Given request. Lift out all lines below that contain "points".

Supplied data.
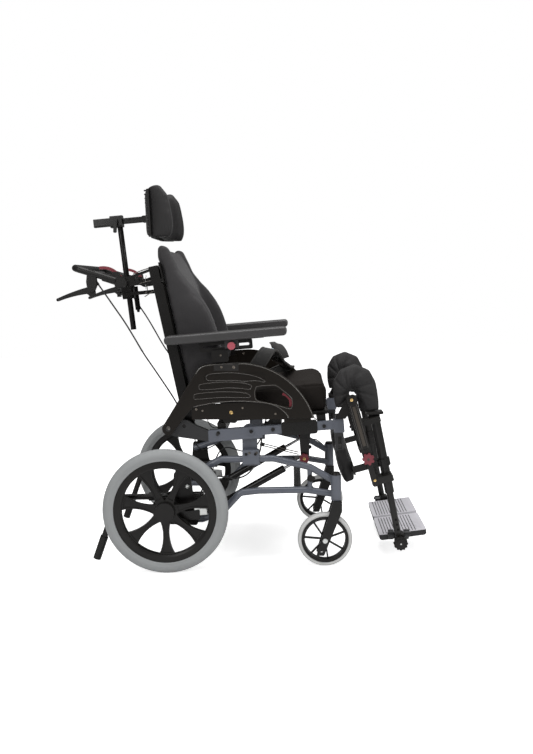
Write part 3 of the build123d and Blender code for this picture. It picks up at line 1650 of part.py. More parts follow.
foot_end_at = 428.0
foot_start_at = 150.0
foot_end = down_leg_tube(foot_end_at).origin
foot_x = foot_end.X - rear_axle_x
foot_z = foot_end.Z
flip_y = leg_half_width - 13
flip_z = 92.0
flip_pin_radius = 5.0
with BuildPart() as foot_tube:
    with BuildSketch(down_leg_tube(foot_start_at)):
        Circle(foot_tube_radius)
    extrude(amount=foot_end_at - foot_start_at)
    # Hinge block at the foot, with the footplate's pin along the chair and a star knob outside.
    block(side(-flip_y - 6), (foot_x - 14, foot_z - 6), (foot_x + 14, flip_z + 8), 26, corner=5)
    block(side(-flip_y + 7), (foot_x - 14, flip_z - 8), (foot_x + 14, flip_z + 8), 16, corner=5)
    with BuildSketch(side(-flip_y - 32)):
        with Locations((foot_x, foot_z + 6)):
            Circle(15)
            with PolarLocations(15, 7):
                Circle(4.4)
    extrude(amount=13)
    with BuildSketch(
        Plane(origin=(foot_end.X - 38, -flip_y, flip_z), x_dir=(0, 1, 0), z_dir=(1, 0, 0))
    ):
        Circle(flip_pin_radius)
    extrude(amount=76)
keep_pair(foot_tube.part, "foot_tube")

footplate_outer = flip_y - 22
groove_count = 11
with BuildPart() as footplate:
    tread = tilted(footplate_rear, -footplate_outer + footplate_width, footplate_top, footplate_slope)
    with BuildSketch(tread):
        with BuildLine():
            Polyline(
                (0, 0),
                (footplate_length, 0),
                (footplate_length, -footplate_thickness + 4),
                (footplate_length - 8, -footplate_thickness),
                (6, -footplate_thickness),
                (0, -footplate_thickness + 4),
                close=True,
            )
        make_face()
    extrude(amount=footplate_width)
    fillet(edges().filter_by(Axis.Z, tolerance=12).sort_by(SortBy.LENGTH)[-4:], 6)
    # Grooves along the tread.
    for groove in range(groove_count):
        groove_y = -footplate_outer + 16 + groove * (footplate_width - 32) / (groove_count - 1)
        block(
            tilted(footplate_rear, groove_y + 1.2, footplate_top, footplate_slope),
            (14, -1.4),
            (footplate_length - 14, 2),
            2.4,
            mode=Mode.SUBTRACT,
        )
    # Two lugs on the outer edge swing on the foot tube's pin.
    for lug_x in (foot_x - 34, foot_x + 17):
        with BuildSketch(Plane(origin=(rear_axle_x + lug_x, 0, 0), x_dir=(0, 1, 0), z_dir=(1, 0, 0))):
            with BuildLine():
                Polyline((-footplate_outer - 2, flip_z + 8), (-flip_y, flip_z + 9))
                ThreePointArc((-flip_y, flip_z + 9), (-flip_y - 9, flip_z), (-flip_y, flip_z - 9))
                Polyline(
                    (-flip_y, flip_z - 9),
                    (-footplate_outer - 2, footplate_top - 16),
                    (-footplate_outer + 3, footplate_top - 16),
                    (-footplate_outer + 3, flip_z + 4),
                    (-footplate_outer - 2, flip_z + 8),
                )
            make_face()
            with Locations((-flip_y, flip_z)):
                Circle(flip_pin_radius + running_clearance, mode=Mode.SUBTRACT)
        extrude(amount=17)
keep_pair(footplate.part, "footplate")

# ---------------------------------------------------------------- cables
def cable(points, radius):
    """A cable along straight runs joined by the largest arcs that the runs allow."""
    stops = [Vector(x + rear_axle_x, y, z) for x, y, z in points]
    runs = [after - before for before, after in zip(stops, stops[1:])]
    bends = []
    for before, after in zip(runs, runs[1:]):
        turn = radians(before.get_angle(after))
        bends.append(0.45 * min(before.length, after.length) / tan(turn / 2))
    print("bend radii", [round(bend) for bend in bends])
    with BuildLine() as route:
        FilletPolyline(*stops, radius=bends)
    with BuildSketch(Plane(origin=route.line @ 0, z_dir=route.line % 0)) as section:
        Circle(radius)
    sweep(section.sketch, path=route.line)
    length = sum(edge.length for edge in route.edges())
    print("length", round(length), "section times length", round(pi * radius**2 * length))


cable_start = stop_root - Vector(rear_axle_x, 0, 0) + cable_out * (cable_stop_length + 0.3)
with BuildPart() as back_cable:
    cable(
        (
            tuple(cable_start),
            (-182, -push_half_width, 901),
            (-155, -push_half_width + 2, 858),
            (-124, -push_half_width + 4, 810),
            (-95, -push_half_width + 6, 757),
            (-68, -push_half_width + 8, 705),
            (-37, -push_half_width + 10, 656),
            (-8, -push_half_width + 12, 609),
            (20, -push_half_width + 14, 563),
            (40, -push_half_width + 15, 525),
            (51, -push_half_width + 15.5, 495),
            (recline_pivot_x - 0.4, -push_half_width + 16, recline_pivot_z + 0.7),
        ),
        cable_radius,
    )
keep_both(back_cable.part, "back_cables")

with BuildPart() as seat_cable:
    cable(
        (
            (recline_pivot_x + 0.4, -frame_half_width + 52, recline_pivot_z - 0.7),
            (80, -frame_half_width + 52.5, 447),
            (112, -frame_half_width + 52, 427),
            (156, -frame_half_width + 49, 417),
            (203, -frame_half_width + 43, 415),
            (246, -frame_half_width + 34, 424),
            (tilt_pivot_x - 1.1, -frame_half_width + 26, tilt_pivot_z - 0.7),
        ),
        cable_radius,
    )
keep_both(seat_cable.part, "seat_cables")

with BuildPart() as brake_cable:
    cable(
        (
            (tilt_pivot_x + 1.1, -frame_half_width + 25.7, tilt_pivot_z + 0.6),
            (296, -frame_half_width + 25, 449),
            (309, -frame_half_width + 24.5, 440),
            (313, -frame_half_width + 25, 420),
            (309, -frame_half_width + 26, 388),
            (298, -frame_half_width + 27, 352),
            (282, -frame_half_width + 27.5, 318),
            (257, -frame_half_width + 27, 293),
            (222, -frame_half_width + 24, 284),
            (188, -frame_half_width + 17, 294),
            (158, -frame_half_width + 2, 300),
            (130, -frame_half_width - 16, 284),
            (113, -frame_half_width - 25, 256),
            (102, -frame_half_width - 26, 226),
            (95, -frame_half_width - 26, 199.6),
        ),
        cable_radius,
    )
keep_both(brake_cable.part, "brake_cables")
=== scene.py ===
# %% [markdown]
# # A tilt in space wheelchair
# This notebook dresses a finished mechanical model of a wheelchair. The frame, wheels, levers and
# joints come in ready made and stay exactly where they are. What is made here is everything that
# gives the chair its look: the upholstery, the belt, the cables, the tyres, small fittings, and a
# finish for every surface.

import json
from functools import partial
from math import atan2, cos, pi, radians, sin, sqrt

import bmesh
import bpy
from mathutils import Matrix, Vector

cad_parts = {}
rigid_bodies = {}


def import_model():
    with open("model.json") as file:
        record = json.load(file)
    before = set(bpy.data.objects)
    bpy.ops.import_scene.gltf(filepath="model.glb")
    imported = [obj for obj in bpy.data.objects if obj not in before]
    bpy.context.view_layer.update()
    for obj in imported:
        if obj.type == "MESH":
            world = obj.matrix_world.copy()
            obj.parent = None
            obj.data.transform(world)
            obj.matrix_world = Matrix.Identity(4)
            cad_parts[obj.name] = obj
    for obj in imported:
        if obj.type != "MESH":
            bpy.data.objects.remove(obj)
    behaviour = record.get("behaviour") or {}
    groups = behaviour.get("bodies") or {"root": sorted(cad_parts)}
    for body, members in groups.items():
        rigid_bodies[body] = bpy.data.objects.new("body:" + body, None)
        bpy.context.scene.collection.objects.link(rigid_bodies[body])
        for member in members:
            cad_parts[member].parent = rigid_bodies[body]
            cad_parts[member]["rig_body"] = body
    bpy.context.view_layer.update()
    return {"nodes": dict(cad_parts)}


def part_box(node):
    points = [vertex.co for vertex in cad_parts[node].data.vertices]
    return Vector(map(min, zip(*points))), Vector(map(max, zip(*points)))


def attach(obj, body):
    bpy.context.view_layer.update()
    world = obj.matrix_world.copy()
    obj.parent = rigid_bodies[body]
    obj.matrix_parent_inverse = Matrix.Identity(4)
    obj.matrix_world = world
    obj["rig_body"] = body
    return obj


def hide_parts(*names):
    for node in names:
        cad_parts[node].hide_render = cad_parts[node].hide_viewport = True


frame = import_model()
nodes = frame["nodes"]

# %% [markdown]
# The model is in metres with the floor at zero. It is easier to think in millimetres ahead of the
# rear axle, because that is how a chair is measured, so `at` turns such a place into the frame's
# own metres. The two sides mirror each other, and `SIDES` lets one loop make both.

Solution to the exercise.
def cable(points, radius):
    stops = [Vector(x + rear_axle_x, y, z) for x, y, z in points]
    points = [vertex.co for vertex in cad_parts[node].data.vertices]
    return Vector(map(min, zip(*points))), Vector(map(max, zip(*points)))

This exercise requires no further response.